Stakeholder Perspectives

Importance of Investments for Biodiversity Conservation Histogram

All potential areas of investment for achieving biodiversity conservation were considered on average to be at least moderately important. Top priorities were managing non-native or invasive species, restoring wildlife habitat, increasing habitat connectivity, and integrating climate change adaptation into conservation planning. Restoring habitat and increasing connectivity were not only on average higher, but also were rated as “extremely important” by most respondents.

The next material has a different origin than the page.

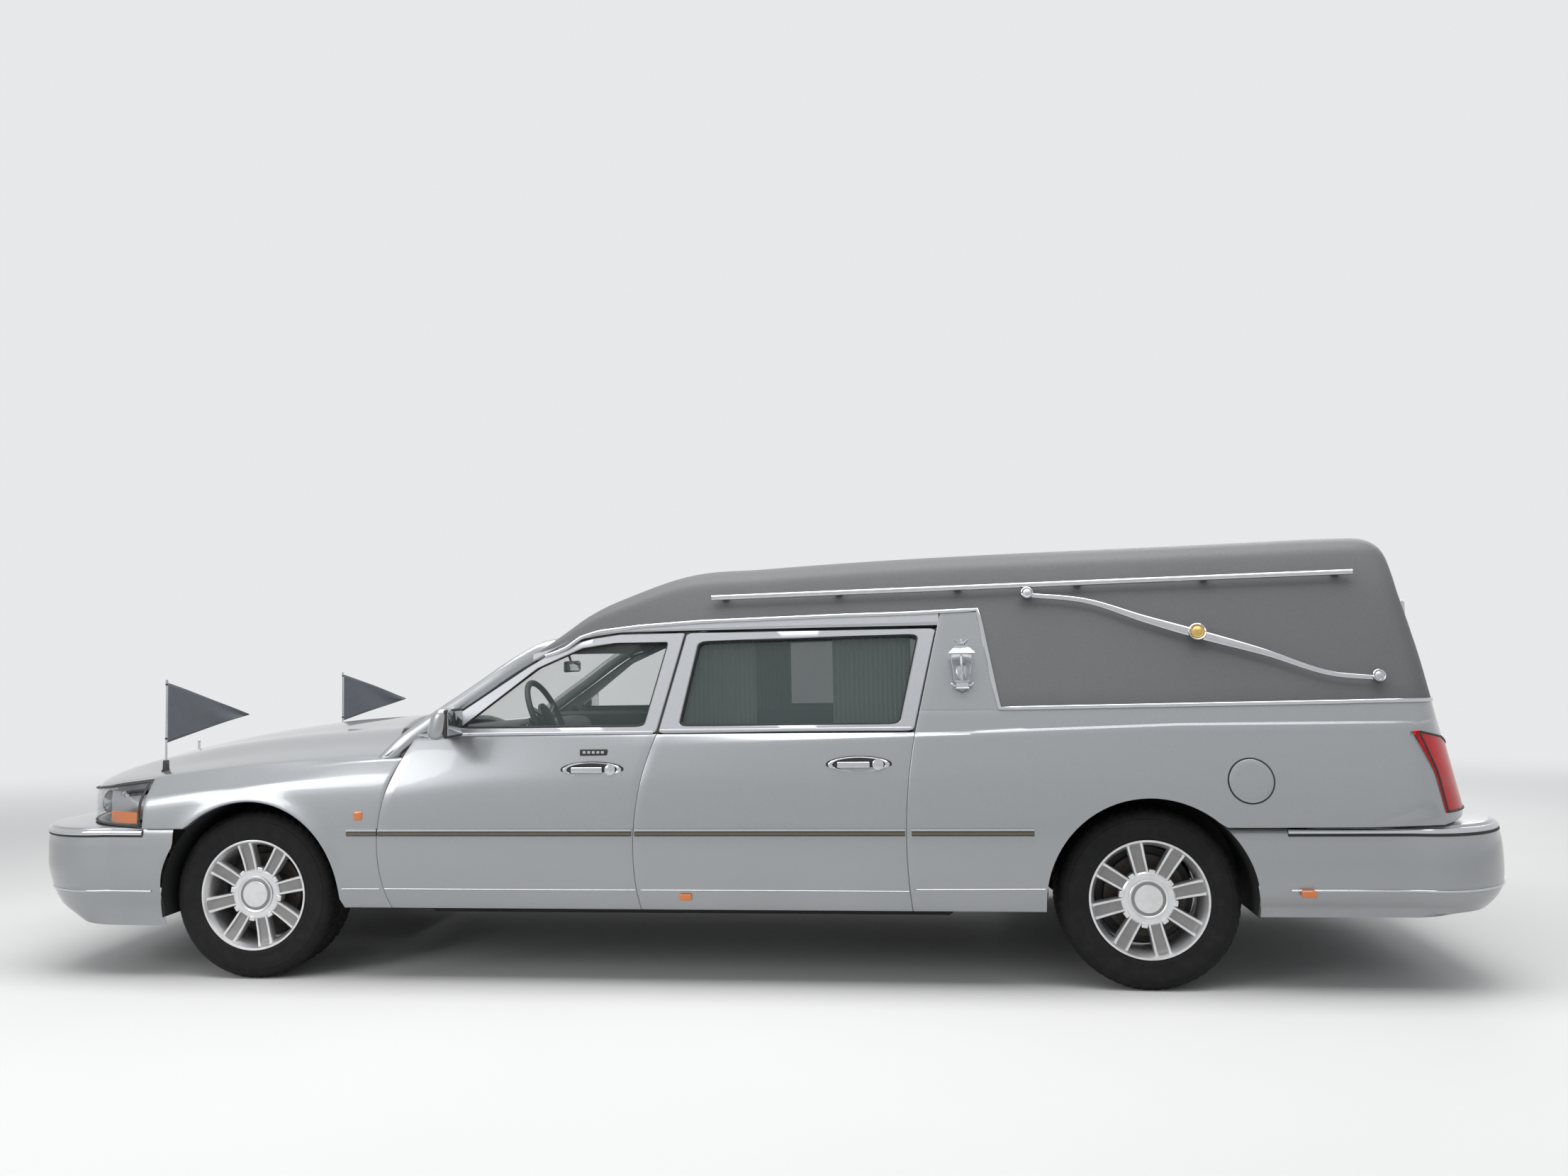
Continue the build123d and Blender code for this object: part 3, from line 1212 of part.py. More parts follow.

Interview findings: Interviewees discussed how management to increase fire resilience for both ecosystems and communities can be more complicated due to many sensitive species being present in the region. The presence of threatened and endangered species can make it hard to get permits to do ecologically beneficial work or restrict when and how work can be done. In doing so, regulations that protect threatened and endangered species may promote single-species conservation rather than enabling holistic management. For example, several interviewees throughout the region discussed the challenge of removing exotic eucalyptus trees to reduce wildfire hazard because some of the trees provide habitat for monarch butterflies, which can lead to planned projects being halted by environmental litigation. Several interviewees recommended public education on the role of active vegetation management in promoting biodiversity and ecosystem health.

Resource Conditions

Aquatic Species Richness Map
Potential Refugia, hot-dry, high emissions 2040-2069 Map

Assessing biodiversity can include metrics such as the richness of native species in different habitats, such as riparian areas (top), as well as the degree of climate change a habitat type is predicted to experience (bottom). Aquatic species richness measures the total number of potentially present native fish, aquatic invertebrates, aquatic amphibians, and aquatic reptiles in each watershed. In some regional watersheds, such as those in southern Santa Cruz or northern Contra Costa counties, as many as 30 native aquatic species may be present. Generally, coastal watersheds have higher species richness than inland watersheds. Climate exposure is a measure of the level of climate change that the dominant vegetation group of an area is expected to experience. It is calculated by projecting future climate conditions and comparing them to what the vegetation group currently experiences across its range. Areas with less than 80% exposure values are considered to be less stressed because climate conditions will be similar to what was historically commonly experienced. These less stressed areas might offer important refugia for the persistence of plants and animals threatened by climate change. In contrast, areas with >95% or “Non-Analog” exposure values are projected to be more stressed by climate change because that are at the edge or outside the range of what that vegetation type historically experienced. Predicting future climate exposure can help resource managers to adaptively manage for climate change.